Your goal
Extract the lines between the ones holding "The FreeCAD and" and "paint.layer((worn + speck", inclusive, exactly as written and nothing more.

Provided information
++++++

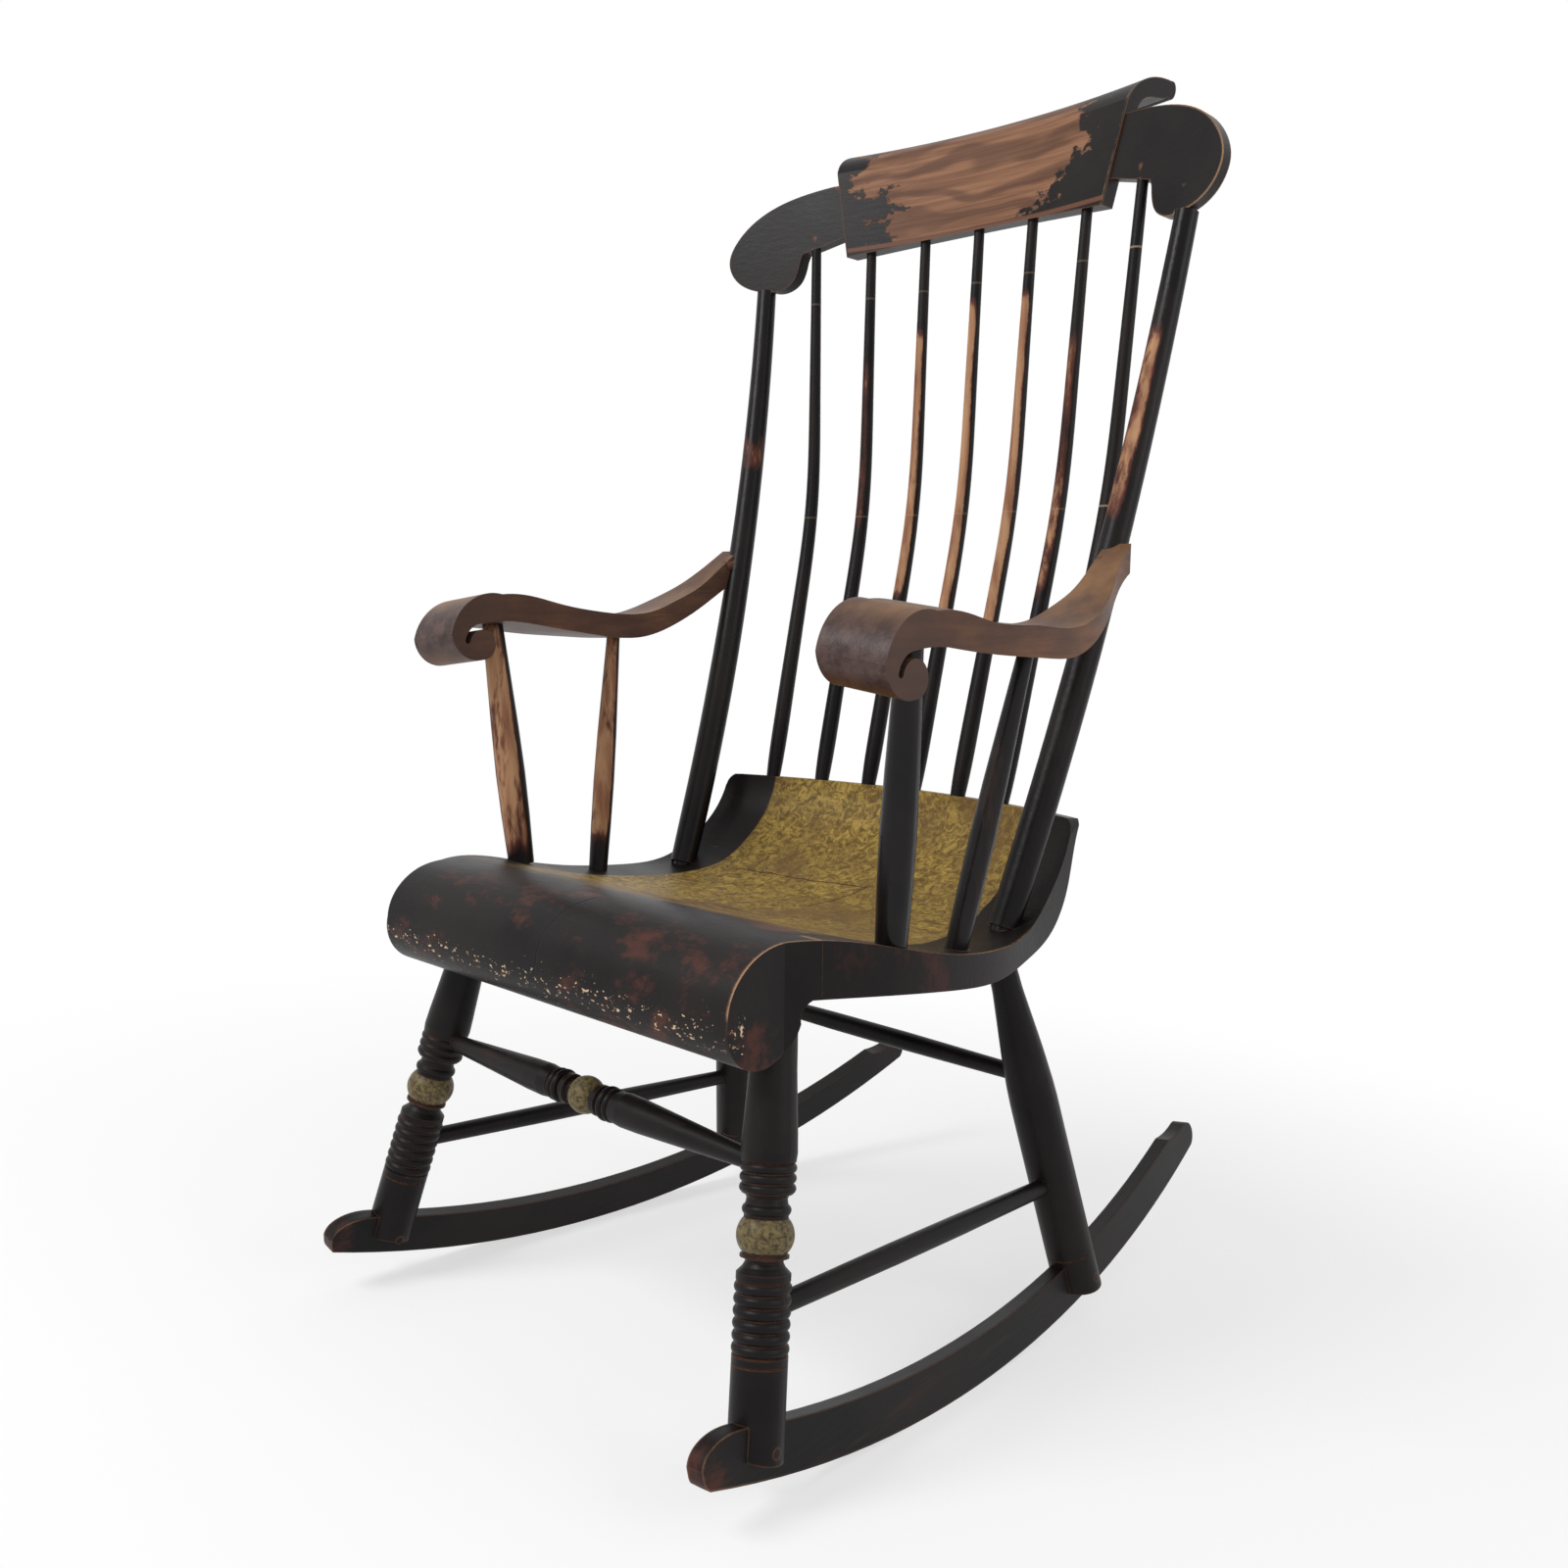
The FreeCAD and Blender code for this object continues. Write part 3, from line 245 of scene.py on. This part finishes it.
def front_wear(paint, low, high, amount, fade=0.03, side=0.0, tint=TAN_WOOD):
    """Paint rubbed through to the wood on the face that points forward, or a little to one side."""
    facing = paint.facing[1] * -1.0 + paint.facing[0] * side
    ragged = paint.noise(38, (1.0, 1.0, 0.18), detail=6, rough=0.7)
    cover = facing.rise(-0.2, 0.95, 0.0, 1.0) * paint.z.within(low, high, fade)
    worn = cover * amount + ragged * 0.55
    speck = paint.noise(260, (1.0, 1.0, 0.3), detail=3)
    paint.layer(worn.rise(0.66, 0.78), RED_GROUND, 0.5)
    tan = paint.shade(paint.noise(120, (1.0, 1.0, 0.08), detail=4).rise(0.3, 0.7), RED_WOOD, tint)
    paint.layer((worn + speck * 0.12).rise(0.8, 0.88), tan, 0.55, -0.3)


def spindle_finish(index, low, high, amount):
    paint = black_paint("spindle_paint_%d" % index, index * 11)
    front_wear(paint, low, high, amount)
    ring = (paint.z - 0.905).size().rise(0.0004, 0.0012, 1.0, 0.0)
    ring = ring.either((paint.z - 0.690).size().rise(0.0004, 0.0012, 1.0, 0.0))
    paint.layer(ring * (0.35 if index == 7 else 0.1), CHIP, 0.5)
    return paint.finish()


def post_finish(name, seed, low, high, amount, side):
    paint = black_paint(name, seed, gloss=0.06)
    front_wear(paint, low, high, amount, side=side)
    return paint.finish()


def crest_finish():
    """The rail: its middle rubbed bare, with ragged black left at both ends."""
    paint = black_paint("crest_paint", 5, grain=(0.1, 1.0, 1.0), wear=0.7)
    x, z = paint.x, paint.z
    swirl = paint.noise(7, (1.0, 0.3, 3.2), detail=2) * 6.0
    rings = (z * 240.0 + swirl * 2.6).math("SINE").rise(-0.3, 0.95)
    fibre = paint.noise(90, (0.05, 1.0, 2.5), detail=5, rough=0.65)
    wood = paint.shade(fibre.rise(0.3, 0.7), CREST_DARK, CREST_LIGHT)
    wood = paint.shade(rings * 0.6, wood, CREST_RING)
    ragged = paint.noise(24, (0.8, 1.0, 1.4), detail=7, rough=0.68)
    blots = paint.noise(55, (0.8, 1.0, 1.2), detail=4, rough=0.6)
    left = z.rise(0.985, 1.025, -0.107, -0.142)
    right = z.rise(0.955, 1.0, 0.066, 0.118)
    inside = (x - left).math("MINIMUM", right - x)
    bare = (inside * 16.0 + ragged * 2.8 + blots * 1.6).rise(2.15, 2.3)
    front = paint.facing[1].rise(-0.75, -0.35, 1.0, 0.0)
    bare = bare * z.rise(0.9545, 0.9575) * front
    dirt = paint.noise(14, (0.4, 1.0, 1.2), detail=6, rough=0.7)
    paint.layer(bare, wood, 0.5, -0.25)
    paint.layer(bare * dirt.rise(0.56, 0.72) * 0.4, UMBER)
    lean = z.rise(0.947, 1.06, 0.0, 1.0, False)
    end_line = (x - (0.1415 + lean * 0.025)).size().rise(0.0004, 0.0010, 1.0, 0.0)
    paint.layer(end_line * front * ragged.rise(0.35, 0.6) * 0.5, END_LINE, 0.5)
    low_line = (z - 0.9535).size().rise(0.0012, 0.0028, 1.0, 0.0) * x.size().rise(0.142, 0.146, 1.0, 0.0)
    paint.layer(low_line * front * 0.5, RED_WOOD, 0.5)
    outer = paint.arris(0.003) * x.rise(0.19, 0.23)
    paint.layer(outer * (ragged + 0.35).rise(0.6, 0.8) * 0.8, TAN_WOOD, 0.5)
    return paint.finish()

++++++

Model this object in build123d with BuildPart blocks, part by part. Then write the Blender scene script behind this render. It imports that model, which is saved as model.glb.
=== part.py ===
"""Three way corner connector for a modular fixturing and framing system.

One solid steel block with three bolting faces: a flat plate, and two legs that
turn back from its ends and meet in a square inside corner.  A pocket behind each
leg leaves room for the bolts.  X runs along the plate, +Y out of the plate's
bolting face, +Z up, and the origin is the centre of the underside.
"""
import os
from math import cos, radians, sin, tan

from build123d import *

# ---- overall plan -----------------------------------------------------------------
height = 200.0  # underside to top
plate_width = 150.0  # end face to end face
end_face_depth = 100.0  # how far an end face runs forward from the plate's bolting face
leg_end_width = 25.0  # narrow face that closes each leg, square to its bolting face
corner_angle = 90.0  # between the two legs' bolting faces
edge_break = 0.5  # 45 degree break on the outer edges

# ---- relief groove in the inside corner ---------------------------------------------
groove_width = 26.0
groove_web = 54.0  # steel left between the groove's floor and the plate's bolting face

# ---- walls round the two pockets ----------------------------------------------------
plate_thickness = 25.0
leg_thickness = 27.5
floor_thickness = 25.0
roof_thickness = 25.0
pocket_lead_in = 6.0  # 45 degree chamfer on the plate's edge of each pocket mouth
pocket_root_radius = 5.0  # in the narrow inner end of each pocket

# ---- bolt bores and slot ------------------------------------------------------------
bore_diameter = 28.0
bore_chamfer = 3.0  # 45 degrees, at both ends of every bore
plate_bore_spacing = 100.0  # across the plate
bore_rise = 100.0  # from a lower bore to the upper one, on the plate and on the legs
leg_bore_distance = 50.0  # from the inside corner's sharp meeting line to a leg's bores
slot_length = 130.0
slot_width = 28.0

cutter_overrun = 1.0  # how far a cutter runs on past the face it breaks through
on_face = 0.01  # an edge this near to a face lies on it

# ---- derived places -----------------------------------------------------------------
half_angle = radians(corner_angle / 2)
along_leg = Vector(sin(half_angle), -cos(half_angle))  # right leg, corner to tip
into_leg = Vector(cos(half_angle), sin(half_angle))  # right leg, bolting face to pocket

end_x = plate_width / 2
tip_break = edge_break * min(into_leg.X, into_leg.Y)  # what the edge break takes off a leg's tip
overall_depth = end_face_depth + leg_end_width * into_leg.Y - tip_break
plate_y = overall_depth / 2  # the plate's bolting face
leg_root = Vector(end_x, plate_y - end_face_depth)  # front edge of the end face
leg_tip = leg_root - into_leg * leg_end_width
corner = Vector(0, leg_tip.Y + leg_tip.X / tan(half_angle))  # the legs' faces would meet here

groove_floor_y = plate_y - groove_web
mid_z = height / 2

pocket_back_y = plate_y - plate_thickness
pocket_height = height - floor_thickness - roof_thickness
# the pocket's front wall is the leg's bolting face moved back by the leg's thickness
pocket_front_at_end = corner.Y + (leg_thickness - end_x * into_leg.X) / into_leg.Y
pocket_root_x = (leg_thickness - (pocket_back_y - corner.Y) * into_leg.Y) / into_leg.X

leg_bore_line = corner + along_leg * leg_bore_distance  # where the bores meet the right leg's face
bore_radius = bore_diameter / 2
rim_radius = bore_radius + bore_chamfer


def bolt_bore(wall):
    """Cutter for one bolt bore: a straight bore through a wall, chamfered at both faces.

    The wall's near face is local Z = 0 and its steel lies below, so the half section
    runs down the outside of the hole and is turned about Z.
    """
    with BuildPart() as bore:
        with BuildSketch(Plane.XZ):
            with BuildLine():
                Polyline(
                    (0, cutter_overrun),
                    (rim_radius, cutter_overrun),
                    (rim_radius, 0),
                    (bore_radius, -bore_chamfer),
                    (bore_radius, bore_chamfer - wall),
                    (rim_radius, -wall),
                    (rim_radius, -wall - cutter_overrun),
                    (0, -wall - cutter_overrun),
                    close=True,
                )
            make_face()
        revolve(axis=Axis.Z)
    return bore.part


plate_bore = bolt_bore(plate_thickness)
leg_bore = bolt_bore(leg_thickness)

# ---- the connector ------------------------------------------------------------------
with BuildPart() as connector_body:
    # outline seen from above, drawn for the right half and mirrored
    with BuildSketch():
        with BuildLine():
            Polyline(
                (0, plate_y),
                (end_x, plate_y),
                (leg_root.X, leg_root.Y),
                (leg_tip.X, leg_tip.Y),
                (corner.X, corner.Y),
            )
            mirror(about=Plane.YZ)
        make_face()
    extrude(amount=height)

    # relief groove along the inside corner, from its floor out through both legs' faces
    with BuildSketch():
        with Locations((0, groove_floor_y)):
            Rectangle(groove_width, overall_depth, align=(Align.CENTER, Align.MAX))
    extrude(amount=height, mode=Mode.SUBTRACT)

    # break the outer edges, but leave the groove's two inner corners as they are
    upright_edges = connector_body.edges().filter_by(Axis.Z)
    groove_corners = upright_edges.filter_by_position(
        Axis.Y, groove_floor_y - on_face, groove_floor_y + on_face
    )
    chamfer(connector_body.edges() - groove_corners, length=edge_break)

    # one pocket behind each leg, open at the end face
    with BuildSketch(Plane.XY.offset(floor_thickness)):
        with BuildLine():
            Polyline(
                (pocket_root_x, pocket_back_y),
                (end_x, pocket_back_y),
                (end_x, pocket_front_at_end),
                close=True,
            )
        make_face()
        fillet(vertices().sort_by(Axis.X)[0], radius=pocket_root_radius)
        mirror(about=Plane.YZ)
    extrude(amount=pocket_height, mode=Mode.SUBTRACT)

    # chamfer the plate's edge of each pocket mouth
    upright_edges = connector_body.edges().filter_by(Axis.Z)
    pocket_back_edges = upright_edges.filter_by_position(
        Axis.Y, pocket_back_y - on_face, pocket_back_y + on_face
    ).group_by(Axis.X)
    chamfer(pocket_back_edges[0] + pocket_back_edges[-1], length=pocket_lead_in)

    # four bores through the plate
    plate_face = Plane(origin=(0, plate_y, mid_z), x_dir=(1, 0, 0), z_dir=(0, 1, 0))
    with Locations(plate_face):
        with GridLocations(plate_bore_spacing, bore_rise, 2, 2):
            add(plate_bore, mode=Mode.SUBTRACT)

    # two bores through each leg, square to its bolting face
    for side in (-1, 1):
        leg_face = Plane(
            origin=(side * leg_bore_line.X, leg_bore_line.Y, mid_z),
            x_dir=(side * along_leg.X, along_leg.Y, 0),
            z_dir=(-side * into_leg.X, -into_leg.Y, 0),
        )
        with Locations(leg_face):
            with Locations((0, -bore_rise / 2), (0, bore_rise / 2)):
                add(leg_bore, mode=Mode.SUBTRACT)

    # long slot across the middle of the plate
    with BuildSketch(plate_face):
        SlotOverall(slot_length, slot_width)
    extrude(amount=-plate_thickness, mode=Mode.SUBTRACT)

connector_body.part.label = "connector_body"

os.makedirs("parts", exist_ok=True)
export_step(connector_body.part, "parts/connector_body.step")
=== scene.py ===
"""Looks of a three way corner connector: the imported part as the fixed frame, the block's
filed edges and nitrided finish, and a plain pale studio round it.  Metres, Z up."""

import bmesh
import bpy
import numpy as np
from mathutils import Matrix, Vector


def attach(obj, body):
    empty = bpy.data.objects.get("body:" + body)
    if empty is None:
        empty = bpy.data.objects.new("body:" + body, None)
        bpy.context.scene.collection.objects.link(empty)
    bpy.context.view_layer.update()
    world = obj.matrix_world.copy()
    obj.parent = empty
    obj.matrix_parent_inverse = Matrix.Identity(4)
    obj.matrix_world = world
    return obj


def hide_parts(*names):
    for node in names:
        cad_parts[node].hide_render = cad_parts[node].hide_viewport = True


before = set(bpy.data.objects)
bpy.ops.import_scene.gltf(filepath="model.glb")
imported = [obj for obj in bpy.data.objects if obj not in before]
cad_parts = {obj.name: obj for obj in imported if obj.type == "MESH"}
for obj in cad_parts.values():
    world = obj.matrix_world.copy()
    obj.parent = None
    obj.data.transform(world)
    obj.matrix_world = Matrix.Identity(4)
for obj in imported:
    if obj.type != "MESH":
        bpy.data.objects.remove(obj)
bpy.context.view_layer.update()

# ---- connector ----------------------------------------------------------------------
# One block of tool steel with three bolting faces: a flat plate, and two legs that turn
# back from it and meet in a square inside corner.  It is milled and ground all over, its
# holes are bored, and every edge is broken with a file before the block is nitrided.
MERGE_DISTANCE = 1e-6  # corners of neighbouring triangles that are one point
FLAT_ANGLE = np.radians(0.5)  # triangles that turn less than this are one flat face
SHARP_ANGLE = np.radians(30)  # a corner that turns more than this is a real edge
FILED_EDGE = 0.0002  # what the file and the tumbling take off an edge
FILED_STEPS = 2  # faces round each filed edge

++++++

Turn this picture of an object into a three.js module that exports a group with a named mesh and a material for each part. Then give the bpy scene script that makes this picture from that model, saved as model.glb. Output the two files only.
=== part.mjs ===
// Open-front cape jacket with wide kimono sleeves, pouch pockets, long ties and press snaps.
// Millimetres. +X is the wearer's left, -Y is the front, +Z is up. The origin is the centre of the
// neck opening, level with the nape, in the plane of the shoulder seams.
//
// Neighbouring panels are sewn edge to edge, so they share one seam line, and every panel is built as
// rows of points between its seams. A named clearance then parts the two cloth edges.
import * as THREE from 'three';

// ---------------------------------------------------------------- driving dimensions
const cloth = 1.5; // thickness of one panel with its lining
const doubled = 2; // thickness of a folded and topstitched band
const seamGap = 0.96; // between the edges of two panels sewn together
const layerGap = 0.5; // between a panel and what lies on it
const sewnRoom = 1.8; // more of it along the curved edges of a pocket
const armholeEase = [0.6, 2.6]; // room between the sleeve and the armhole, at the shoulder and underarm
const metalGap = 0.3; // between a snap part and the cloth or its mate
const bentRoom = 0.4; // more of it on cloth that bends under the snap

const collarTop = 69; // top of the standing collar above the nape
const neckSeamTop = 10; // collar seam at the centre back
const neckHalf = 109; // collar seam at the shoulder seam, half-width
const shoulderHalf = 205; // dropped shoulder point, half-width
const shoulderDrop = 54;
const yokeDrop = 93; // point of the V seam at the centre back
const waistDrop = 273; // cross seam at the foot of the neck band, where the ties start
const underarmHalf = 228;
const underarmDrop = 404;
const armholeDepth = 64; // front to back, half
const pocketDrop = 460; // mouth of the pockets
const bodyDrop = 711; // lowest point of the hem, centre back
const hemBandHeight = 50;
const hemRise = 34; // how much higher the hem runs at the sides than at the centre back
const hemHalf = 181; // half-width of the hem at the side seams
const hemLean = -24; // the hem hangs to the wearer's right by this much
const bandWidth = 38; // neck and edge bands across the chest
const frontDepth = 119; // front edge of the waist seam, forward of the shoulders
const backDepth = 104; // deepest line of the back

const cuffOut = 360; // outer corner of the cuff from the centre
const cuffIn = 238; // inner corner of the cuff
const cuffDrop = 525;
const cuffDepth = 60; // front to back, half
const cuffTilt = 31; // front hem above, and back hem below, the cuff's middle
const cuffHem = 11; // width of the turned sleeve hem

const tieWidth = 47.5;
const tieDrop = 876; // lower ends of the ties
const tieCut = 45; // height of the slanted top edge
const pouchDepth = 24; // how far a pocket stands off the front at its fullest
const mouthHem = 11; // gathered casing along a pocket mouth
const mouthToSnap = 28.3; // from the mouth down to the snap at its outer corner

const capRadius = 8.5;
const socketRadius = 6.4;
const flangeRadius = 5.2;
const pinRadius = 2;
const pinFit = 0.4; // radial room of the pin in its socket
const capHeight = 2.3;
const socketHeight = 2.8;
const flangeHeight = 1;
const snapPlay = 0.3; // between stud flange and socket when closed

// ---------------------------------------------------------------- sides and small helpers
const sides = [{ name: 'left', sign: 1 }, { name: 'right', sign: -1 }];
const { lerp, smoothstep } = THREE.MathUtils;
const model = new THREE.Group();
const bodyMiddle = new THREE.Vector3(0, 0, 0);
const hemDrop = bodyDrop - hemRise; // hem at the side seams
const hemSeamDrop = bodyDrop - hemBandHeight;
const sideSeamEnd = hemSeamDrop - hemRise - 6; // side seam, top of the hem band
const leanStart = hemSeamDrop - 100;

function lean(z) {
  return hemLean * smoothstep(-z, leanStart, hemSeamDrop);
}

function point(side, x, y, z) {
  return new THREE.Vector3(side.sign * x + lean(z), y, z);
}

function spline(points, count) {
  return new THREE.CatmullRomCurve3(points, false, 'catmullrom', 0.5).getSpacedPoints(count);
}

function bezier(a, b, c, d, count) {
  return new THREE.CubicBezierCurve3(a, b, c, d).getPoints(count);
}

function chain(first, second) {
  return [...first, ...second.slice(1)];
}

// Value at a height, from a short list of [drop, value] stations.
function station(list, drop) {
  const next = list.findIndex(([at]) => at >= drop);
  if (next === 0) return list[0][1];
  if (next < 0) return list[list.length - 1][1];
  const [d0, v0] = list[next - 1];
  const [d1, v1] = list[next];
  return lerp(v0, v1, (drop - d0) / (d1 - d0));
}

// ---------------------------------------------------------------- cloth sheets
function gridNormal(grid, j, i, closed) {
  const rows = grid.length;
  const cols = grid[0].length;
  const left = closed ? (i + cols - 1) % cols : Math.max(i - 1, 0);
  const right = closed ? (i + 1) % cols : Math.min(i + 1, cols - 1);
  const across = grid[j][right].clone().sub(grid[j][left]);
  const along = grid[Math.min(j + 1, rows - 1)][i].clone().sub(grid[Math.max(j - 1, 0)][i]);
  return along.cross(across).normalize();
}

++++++

Result below
The FreeCAD and Blender code for this object continues. Write part 3, from line 245 of scene.py on. This part finishes it.
def front_wear(paint, low, high, amount, fade=0.03, side=0.0, tint=TAN_WOOD):
    """Paint rubbed through to the wood on the face that points forward, or a little to one side."""
    facing = paint.facing[1] * -1.0 + paint.facing[0] * side
    ragged = paint.noise(38, (1.0, 1.0, 0.18), detail=6, rough=0.7)
    cover = facing.rise(-0.2, 0.95, 0.0, 1.0) * paint.z.within(low, high, fade)
    worn = cover * amount + ragged * 0.55
    speck = paint.noise(260, (1.0, 1.0, 0.3), detail=3)
    paint.layer(worn.rise(0.66, 0.78), RED_GROUND, 0.5)
    tan = paint.shade(paint.noise(120, (1.0, 1.0, 0.08), detail=4).rise(0.3, 0.7), RED_WOOD, tint)
    paint.layer((worn + speck * 0.12).rise(0.8, 0.88), tan, 0.55, -0.3)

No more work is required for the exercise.